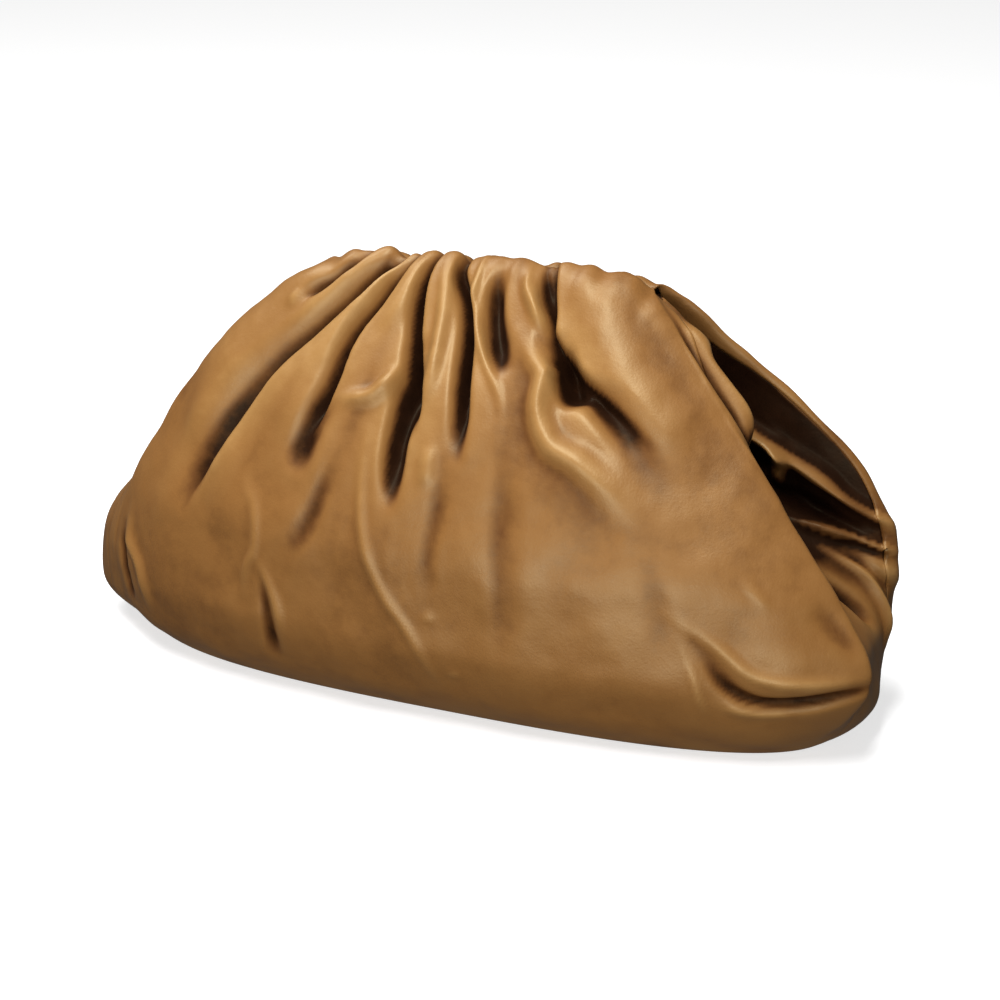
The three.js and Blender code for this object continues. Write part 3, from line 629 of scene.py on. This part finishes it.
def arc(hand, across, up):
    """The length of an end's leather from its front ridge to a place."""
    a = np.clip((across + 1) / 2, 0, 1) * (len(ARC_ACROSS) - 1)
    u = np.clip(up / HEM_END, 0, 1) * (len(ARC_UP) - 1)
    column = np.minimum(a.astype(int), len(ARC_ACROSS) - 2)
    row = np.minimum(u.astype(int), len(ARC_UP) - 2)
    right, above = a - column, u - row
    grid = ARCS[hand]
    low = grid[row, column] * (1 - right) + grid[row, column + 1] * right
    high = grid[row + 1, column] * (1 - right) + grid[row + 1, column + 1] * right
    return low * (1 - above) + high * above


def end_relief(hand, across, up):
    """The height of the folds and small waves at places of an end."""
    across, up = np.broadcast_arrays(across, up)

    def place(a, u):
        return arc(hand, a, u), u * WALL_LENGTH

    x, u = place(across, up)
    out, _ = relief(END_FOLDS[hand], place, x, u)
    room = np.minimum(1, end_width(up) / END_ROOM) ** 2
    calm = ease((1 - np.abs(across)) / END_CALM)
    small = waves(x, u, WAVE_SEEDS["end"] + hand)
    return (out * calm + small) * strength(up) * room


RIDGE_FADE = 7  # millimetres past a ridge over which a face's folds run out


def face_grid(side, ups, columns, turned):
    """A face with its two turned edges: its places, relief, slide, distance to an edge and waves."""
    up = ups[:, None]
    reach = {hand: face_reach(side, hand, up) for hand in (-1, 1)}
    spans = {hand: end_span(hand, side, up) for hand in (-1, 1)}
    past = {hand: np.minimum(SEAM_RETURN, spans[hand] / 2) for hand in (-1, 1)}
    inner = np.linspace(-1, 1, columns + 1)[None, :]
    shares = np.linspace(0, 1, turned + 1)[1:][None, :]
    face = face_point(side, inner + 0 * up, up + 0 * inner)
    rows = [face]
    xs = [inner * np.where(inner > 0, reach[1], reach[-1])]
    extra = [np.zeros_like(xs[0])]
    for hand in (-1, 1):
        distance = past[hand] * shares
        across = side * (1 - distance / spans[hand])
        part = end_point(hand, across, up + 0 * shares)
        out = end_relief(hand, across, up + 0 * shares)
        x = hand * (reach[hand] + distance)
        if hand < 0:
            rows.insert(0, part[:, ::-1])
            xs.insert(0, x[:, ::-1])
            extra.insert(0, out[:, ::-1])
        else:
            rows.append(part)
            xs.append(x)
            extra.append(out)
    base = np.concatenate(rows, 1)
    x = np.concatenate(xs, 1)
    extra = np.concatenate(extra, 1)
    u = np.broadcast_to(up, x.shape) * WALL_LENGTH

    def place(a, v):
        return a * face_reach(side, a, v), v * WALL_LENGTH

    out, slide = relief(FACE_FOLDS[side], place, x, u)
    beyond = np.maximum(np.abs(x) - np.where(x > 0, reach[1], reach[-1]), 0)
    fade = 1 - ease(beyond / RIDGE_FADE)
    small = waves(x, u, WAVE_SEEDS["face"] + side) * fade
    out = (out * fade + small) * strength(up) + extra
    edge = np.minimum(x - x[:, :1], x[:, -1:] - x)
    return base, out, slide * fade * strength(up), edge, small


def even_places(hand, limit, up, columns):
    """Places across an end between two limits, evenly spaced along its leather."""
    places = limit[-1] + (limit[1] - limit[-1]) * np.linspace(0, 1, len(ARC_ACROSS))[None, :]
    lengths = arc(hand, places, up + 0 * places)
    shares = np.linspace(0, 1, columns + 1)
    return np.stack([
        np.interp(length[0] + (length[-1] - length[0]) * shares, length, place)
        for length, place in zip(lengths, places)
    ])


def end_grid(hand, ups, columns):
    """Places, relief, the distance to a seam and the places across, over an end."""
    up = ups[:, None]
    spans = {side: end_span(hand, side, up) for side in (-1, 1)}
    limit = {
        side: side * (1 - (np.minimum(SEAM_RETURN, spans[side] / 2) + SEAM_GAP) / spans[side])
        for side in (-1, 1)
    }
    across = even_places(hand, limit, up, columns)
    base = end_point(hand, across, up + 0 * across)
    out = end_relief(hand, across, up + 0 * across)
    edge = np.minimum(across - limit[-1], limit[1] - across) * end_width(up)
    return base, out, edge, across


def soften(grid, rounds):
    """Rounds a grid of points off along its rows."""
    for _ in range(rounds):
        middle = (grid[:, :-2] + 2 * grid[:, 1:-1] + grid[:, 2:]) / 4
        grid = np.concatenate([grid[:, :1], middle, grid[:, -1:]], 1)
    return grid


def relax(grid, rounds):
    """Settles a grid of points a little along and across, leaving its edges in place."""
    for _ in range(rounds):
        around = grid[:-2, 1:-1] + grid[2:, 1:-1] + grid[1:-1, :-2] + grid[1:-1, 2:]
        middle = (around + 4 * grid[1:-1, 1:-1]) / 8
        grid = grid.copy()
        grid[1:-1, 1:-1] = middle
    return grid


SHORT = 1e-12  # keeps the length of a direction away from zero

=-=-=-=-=

• [Aim] Restate word for word only the lines running from the beginning of the data to the line holding "across, up = np.broadcast_arrays(across, up)", both included.

• [Solved problem]
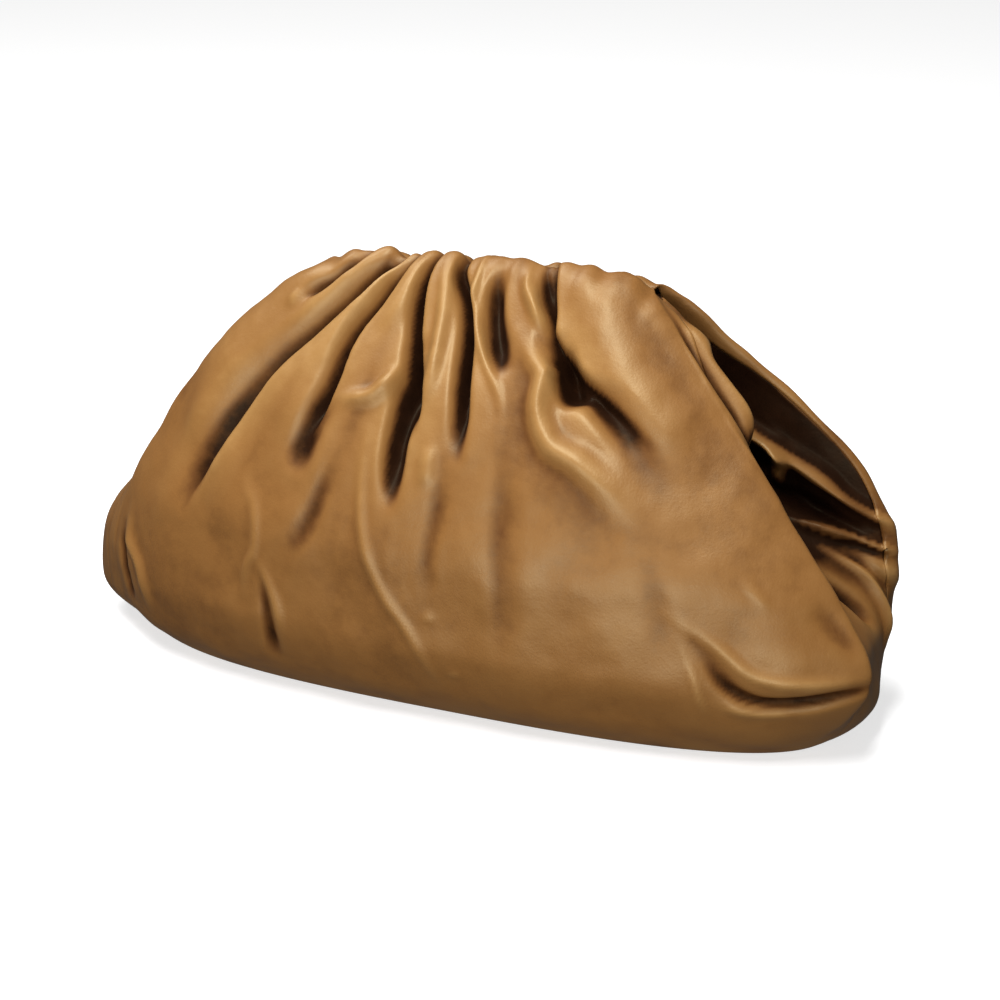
The three.js and Blender code for this object continues. Write part 3, from line 629 of scene.py on. This part finishes it.
def arc(hand, across, up):
    """The length of an end's leather from its front ridge to a place."""
    a = np.clip((across + 1) / 2, 0, 1) * (len(ARC_ACROSS) - 1)
    u = np.clip(up / HEM_END, 0, 1) * (len(ARC_UP) - 1)
    column = np.minimum(a.astype(int), len(ARC_ACROSS) - 2)
    row = np.minimum(u.astype(int), len(ARC_UP) - 2)
    right, above = a - column, u - row
    grid = ARCS[hand]
    low = grid[row, column] * (1 - right) + grid[row, column + 1] * right
    high = grid[row + 1, column] * (1 - right) + grid[row + 1, column + 1] * right
    return low * (1 - above) + high * above


def end_relief(hand, across, up):
    """The height of the folds and small waves at places of an end."""
    across, up = np.broadcast_arrays(across, up)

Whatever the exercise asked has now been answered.